Journey 2: The Mysterious Island
Starring Dwayne Johnson, Michael Caine, Josh Hutcherson. Directed by Brad Peyton. In 3D.
Michael Caine playing an odd uncle who discovers the cragged splendour of Atlantis is probably the most surprising note in this mishmash of fantasy adventures. Among the lush topography of this mysterious island (it's Hawaii in 3D), we meet giant lizards, dwarfed elephants, super-bees, candy-coloured plants, and Capt Nemo's premodern submarine patrolled by an electric eel. It's zippy, amusing and childish, and that's exactly what the film _ a sequel of the quite forgettable Journey to the Centre of the Earth _ aspires to be.
The action is centred on Dwayne Johnson, playing a stepdad who tries to bond with his stepson by agreeing to take him on a quest to find the legendary island cited by Jules Verne, Robert Louis Stevenson and Jonathan Swift. Sucked by a whirlwind into their destination, they are joined by Caine, playing the die-hard adventurer, and two other sidekicks whose purposes are to provide laughter and female interest. Johnson, aka The Rock, gets to show off both his action-man persona and the funny-giant gig, culminating in him twitching his nipples and singing What a Wonderful World (to a ukulele). For a family, this is an agreeable Saturday outing, largely because director Brad Peyton doesn't set his sight higher than the material actually is.
Starring Michelle Yeoh, David Thewlis. Directed by Luc Besson.
Is it even possible for a movie to do justice to such a big character as Aung San Suu Kyi? The character who's carried so much weight _ of grief, of hurt, of history _ on her slim shoulders; the character whose story isn't yet finished. (Or for the matter, can a film do justice to Margaret Thatcher? But that'll come next week). Luc Besson and Michelle Yeoh's take on the life of the Burmese opposition leader erects a grand arc through which all key moments of her personal and political journey file past, and yet its broad sweep involves a large dose of simplification and emotional blurring. What works is the film's depiction _ or speculation _ of the vulnerability that Suu Kyi can't afford to show in public, but The Lady, evidently a film that draws on the gravity of modern history, is too slight and too meek to claim such historical reach.

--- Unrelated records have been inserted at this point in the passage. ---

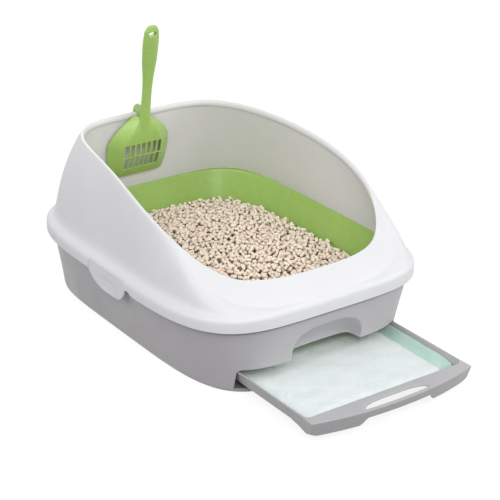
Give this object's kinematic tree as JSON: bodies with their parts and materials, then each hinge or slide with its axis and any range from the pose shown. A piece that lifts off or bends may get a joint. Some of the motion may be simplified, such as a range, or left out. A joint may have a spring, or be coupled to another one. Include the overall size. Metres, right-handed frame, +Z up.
{
  "type": "drawer litter box",
  "caption": "Pellet litter box: a drafted tub with a pad drawer, a slotted pan of pellets, a high-backed hood with side tabs, and a scoop hung on its rim.",
  "frame": {"origin": "middle of the tub's underside, on the floor; the drawer at rest is drawn out of the front, so the middle of the whole row's box lies further forward", "axes": "+X to the right of someone facing the drawer, +Y towards the high back, +Z up"},
  "size_m": [0.395, 0.6588, 0.3836],
  "materials": {
    "grey_plastic": "satin moulded",
    "drawer_plastic": "satin moulded",
    "pad_film": "thin tinted film",
    "pad_fabric": "quilted nonwoven",
    "green_plastic": "satin moulded",
    "pellets": "dry pressed pellets",
    "white_plastic": "satin moulded",
    "scoop_plastic": "satin moulded"
  },
  "bodies": {
    "tub": {"base": "grey_plastic"},
    "drawer_unit": {"drawer": "drawer_plastic", "pad_backing": "pad_film", "pad_top": "pad_fabric"},
    "pan_unit": {"pan": "green_plastic", "litter": "pellets"},
    "hood_unit": {"hood": "white_plastic"},
    "tab_left": {"latch_left": "white_plastic"},
    "tab_right": {"latch_right": "white_plastic"},
    "scoop_unit": {"scoop": "scoop_plastic"}
  },
  "joints": [
    {"name": "drawer_slide", "type": "slide", "parent": "tub", "child": "drawer_unit", "axis": [0, -1, 0], "range_m": [-0.155, 0.15]},
    {"name": "hood_lift", "type": "slide", "parent": "tub", "child": "hood_unit", "axis": [0, 0, 1], "range_m": [0, 0.3]},
    {"name": "pan_lift", "type": "slide", "parent": "tub", "child": "pan_unit", "axis": [0, 0, 1], "range_m": [0, 0.15]},
    {"name": "tab_left_flex", "type": "hinge", "parent": "hood_unit", "child": "tab_left", "pos_m": [-0.1956, -0.007, 0.1151], "axis": [0, 1, 0], "range_deg": [0, 10], "stiffness_Nm_per_rad": 0.6},
    {"name": "tab_right_flex", "type": "hinge", "parent": "hood_unit", "child": "tab_right", "pos_m": [0.1956, -0.007, 0.1151], "axis": [0, -1, 0], "range_deg": [0, 10], "stiffness_Nm_per_rad": 0.6},
    {"name": "scoop_lift", "type": "slide", "parent": "hood_unit", "child": "scoop_unit", "axis": [0, -0.1908, 0.9816], "range_m": [0, 0.12]}
  ],
  "couplings": [
    {"joint": "pan_lift", "follows": "hood_lift", "ratio": 0.5}
  ]
}
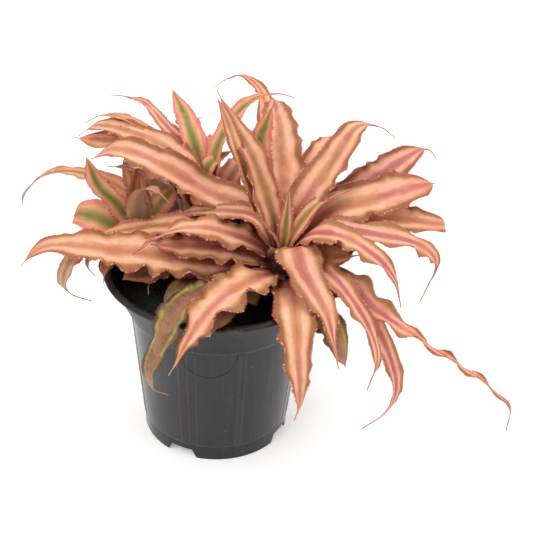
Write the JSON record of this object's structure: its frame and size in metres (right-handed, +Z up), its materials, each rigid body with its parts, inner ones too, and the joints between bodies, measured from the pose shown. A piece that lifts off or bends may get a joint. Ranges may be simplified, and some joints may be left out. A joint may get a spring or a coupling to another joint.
{
  "type": "pink earth star in a nursery pot",
  "caption": "Pink earth star bromeliad: rosettes of waved, channelled leaves with long tips over a thin tapered nursery pot filled with dark soil.",
  "frame": {"origin": "middle of the whole object's box, on the surface that the pot stands on", "axes": "+Z up along the pot's axis, -Y towards the viewer of the picture, +X to the viewer's right"},
  "size_m": [0.2606, 0.1792, 0.1843],
  "materials": {
    "pot": "satin",
    "soil": "matte",
    "leaf_main": "satin",
    "leaf_left": "satin",
    "leaf_back": "satin"
  },
  "bodies": {
    "root": {"pot": "pot", "soil": "soil", "rosette_main": "leaf_main", "rosette_left": "leaf_left", "rosette_back": "leaf_back"}
  },
  "joints": []
}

Yeoh gives us the Suu Kyi that's fearless and sensitive, a speaker who commands attention and a mother whose worst fear is the well-being of her sons. The accuracy of the film shouldn't be a point of debate, because the script, by Rebecca Frayn, touches on the well-recorded shifts in Burmese politics from 1988 to 2007 _ from the Oxford housewife's arrival in Yangon, her rise to become the voice and symbol of anti-dictatorship, her house arrest that forces her apart from her family, the Nobel Prize, right down to the Saffron Uprising of Buddhist monks in the capital.
For a film about one of the world's most significant figures, it's not too much for the viewer to expect a clear, deep focus on the intrigue of Burmese politics, besides the obvious knowledge that Suu Kyi is pro-democracy and the military junta is a bunch of autocratic despots. The Burmese top brass are actually shown here as a clique of superstitious, shouting tyrants bordering on being comical, and that drains away a lot of credibility from the whole setup and from the film's commitment to historical seriousness. Instead, Yeoh and her director dote on the intimate moments of Suu Kyi's domestic life, especially the heartbreaking separation from her husband, played by David Thewlis. The film-makers are more deft in dramatising these little-known details that never made the headlines, and the tears of genuine sensitivity they elicit may wash away _ or cover up _ the shortcomings in bringing this real-life human struggle to the screen.